I've written about Geoff Dyer before. Since then, my ambivalence about him has only grown. In his New York Times Book Review column, for instance, he often seems to be reaching for appropriately quirky subjects. But this article in The Guardian about Google Street View Art is equal parts fascinating and disturbing, for reasons he's probably not even aware of.
Dyer rightly points out that the attraction of these images is their uncanniness, their contextlessness. We don't know where they came from or exactly what is going on in them. But he also acknowledges that they are a form of armchair art. Their makers, and by extension, their audience, is removed from the human experience contained in them.
But in a discussion of the most disturbing set of photos in the article, Dyer eventually goes even further than the artists he discusses in turning the photos' subjects into abstractions. In discussing Doug Rickard's images of what he dubs "the economically ravaged fringes of cities," he rhapsodizes about "wastelands" inhabited by "forlorn figures [who] look like they will never quite make it to the opposite kerb."

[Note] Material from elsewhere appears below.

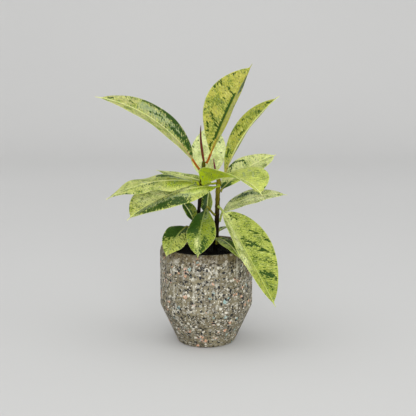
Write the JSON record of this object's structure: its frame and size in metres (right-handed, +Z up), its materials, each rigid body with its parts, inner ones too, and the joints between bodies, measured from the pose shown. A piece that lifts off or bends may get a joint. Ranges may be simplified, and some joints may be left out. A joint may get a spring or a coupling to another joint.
{
  "type": "potted rubber plant",
  "caption": "Young variegated rubber plant: two upright stems with broad pointed leaves in a small round fluted pot of dark soil.",
  "frame": {"origin": "centre of the pot's flat underside", "axes": "+Z up the stems, -Y toward the front, the side that the drooping leaf at the right leans to"},
  "size_m": [0.2702, 0.1573, 0.4023],
  "materials": {
    "pot": "smooth cast terrazzo, grey-brown with small black, white, blue-green and orange chips",
    "soil": "moist dark potting soil",
    "stem": "satin green-brown bark",
    "sheath": "smooth red-brown rolled new leaf",
    "leaf": "smooth leathery leaf, pale yellow-green marbled with dark green"
  },
  "bodies": {
    "root": {"pot": "pot", "soil": "soil", "stem_1": "stem", "stem_2": "stem", "sheath_1": "sheath", "sheath_2": "sheath", "leaf_top_left": "leaf", "leaf_top_middle": "leaf", "leaf_top_right": "leaf", "leaf_back": "leaf", "leaf_left_upper": "leaf", "leaf_left_front": "leaf", "leaf_left_rear": "leaf", "leaf_right_front": "leaf", "leaf_right_rear": "leaf", "leaf_right_lower": "leaf", "leaf_right_drooping": "leaf", "leaf_front_hanging": "leaf", "leaf_rim_left": "leaf", "leaf_rim_right": "leaf", "leaf_inner_left": "leaf", "leaf_inner_middle": "leaf", "leaf_inner_right": "leaf"}
  },
  "joints": []
}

But all I see in these images is a new way to aestheticise the poor. Those kids crossing the street aren't abstractions, and I'm pretty sure they'll make it across. They could end up as Trayvon Martin or they could end up teaching at a university, but turning them into blurred symbols for the fall of Capitalism is just another way of refusing to acknowledge the actual humanity of the poor (and it must be pointed out: black) people depicted. Worst of all, Rickard didn't even have to drive through these "wastelands" to get his images. He only had to search the Web.